Il beato Teresio Olivelli: martire della fede nel lager e ribelle per amore

«Il Beato Teresio Olivelli è stato un “ribelle” per amore, un martire della fede e della carità. Per lui i valori cristiani erano un valore assoluto e rendevano grande l’Italia». È la sintesi della vita del Beato Teresio Olivelli tracciata dal vescovo di Vigevano Maurizio Gervasoni in un incontro, in collaborazione con l’Associazione nazionale partigiani cristiani d’Italia-sezione di Bergamo (Anpc), tenutosi giovedì 17 ottobre nel salone parrocchiale Santa Margherita a Torre Boldone nell’ambito del cammino culturale promosso dalla parrocchia. Teresio Olivelli nacque a Bellagio il 7 gennaio 1916, ma in seguito la famiglia si trasferì nei pressi di Vigevano. Dopo aver partecipato alla campagna di Russia come sottoufficiale di sanità, divenne rettore del prestigioso collegio Ghislieri di Pavia. Il 9 settembre 1943, essendosi rifiutato di collaborare con i nazifascisti, fu deportato in diversi campi di concentramento, ma riuscì a evadere, unendosi alla Resistenza cattolica, fondando anche il giornale clandestino «Il ribelle». Arrestato a Milano il 27 aprile 1944, fu deportato in tre lager, dove aiutò i compagni e diede assistenza religiosa ai moribondi, e infine in quello di Hersbruck, in Germania, subendo vessazioni e percosse soprattutto per la sua fede. Mori in seguito a un calcio allo stomaco il 17 gennaio 1945 per aver difeso un prigioniero ucraino dalle percosse dei kapò. È stato beatificato a Vigevano il 3 febbraio 2018 dal cardinale Angelo Amato, prefetto della Congregazione per le cause dei Santi. «Stiamo per ascoltare una storia stupenda», ha detto Marina Pighizzini, segretaria dell’Anpc Bergamo, salutando i presenti, fra cui il parroco monsignor Leone Lussana. Anche il vescovo Francesco Beschi ha inviato una lettera di adesione.

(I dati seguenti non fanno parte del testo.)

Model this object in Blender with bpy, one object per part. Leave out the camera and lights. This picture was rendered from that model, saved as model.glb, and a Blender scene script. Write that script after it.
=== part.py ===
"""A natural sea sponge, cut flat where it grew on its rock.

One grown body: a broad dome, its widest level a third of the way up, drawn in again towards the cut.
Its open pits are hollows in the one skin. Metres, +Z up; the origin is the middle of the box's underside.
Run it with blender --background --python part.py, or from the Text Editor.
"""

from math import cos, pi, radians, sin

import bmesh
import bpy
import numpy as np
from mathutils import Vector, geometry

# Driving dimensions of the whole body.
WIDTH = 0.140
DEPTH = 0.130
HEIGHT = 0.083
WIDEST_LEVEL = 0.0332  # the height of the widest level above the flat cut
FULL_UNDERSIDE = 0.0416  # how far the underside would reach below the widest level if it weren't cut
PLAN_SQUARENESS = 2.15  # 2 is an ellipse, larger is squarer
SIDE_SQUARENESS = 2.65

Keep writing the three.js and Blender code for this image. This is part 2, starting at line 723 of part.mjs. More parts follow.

Monsignor Gervasoni ha ricordato che, al suo arrivo in diocesi, a Olivelli era già stata riconosciuta «l’eroicità delle virtù». Poi due testimonianze, soprattutto quella di un compagno italiano di prigionia, poi emigrato negli Stati Uniti, hanno fatto sì che fosse dichiarato «martire della fede». «Questo testimone ormai molto anziano, agnostico, affermò che lo stile di vita di Olivelli era quello di un cappellano. Aiutava feriti e malati, difendeva i compagni e dava loro il suo cibo. Questo atteggiamento di fede e carità rendeva rabbiosi i comandanti, perché dava personalità alle persone, cioè quella che volevano annientare. Per lui, Gesù Cristo che è amore si era abbassato per rialzare l’uomo peccatore, per cui l’uomo doveva difendere i valori cristiani che erano la grandezza dell’Italia. Era un idealista non ingenuo». Agli inizi vide il fascismo come difensore di questi valori, ma poi di fronte al nazifascismo scelse di combattere il regime e di diventare ribelle. «Con alcuni compagni — ha proseguito il vescovo — fondò il giornale clandestino “Il ribelle”. Nel suo primo editoriale scrisse che si sentiva fiero del disprezzo dei nazifascisti e della loro concezione del mondo. Non si sentiva di lasciar soli gli italiani in un momento tanto tragico». La figura di Olivelli è stata presentata ai giovani di Vigevano. «Ne sono rimasti molto colpiti — ha concluso il vescovo —. Il Beato è un grande esempio di speranza, coraggio e scelte per i giovani, che hanno la volontà mortificata dal consumismo».

Lo storico Mario Fiorendi ha quindi parlato del giornale «Il ribelle», di cui ha letto varie pagine intense. «Non è un bollettino, ma un giornale che spinge ad aprire gli occhi, che vuole costruire il futuro. Vi si leggono valori che sono confluiti nella Costituzione e oggi tanto necessari».